_REQUIRED WORK_
Take the material below and write it all out again exactly.

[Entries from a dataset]
----------
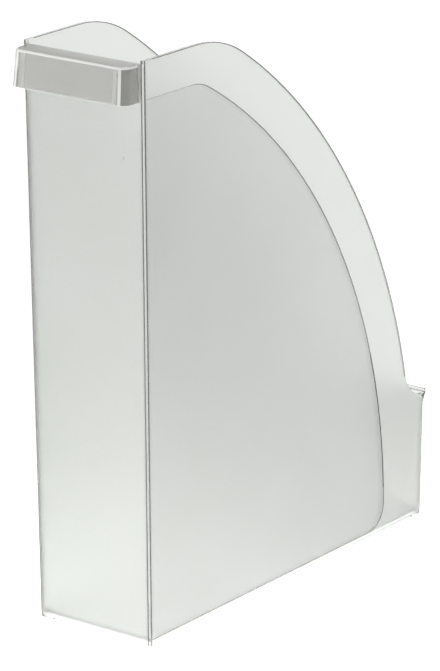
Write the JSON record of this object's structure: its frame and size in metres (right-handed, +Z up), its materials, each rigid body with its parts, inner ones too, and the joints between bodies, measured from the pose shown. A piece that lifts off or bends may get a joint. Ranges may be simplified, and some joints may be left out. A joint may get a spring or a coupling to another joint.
{
  "type": "magazine file holder",
  "caption": "Upright file for A4 magazines: tall spine, sides cut away in a long curve, low front wall with a flared lip, and a grip hood with a label.",
  "frame": {"origin": "centre of the overall box, on the surface that the file stands on", "axes": "+Z up; +Y from the spine to the low front wall; X across the file"},
  "size_m": [0.0764, 0.2757, 0.312],
  "materials": {
    "frosted_polystyrene": "frosted, translucent grey-clear, with polished rims and corners",
    "clear_polystyrene": "clear and glossy",
    "grey_card": "matt grey, blank"
  },
  "bodies": {
    "holder": {"file_body": "frosted_polystyrene", "label_cover": "clear_polystyrene"},
    "label": {"label_card": "grey_card"}
  },
  "joints": [
    {"name": "label_slide", "type": "slide", "parent": "holder", "child": "label", "axis": [0, 0.0933, 0.9956], "range_m": [0, 0.018]}
  ]
}
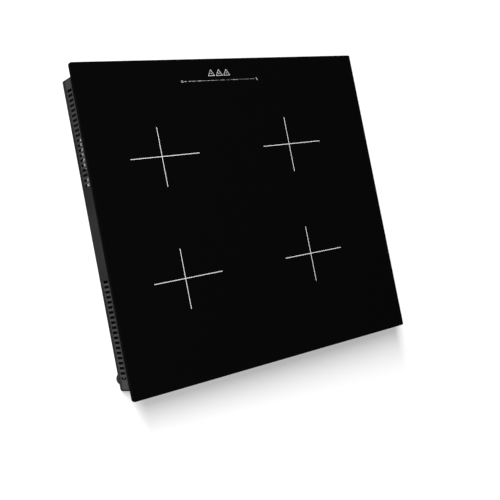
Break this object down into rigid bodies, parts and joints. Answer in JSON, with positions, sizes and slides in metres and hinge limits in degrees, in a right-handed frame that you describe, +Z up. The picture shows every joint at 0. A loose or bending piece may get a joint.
----------
_CORRECT ANSWER_
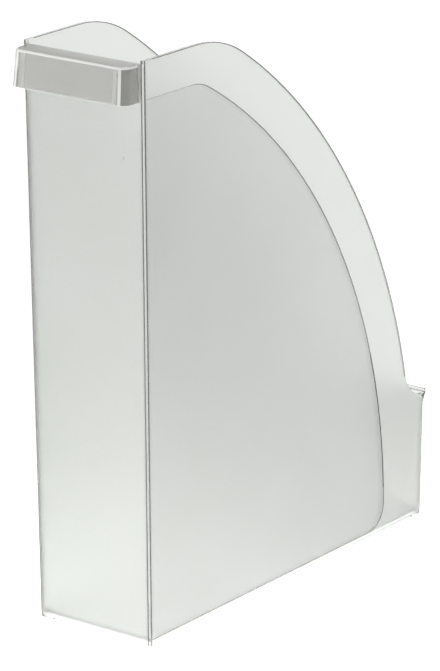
Write the JSON record of this object's structure: its frame and size in metres (right-handed, +Z up), its materials, each rigid body with its parts, inner ones too, and the joints between bodies, measured from the pose shown. A piece that lifts off or bends may get a joint. Ranges may be simplified, and some joints may be left out. A joint may get a spring or a coupling to another joint.
{
  "type": "magazine file holder",
  "caption": "Upright file for A4 magazines: tall spine, sides cut away in a long curve, low front wall with a flared lip, and a grip hood with a label.",
  "frame": {"origin": "centre of the overall box, on the surface that the file stands on", "axes": "+Z up; +Y from the spine to the low front wall; X across the file"},
  "size_m": [0.0764, 0.2757, 0.312],
  "materials": {
    "frosted_polystyrene": "frosted, translucent grey-clear, with polished rims and corners",
    "clear_polystyrene": "clear and glossy",
    "grey_card": "matt grey, blank"
  },
  "bodies": {
    "holder": {"file_body": "frosted_polystyrene", "label_cover": "clear_polystyrene"},
    "label": {"label_card": "grey_card"}
  },
  "joints": [
    {"name": "label_slide", "type": "slide", "parent": "holder", "child": "label", "axis": [0, 0.0933, 0.9956], "range_m": [0, 0.018]}
  ]
}
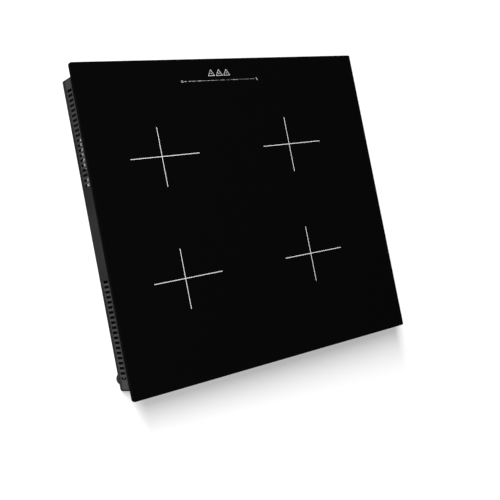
Break this object down into rigid bodies, parts and joints. Answer in JSON, with positions, sizes and slides in metres and hinge limits in degrees, in a right-handed frame that you describe, +Z up. The picture shows every joint at 0. A loose or bending piece may get a joint.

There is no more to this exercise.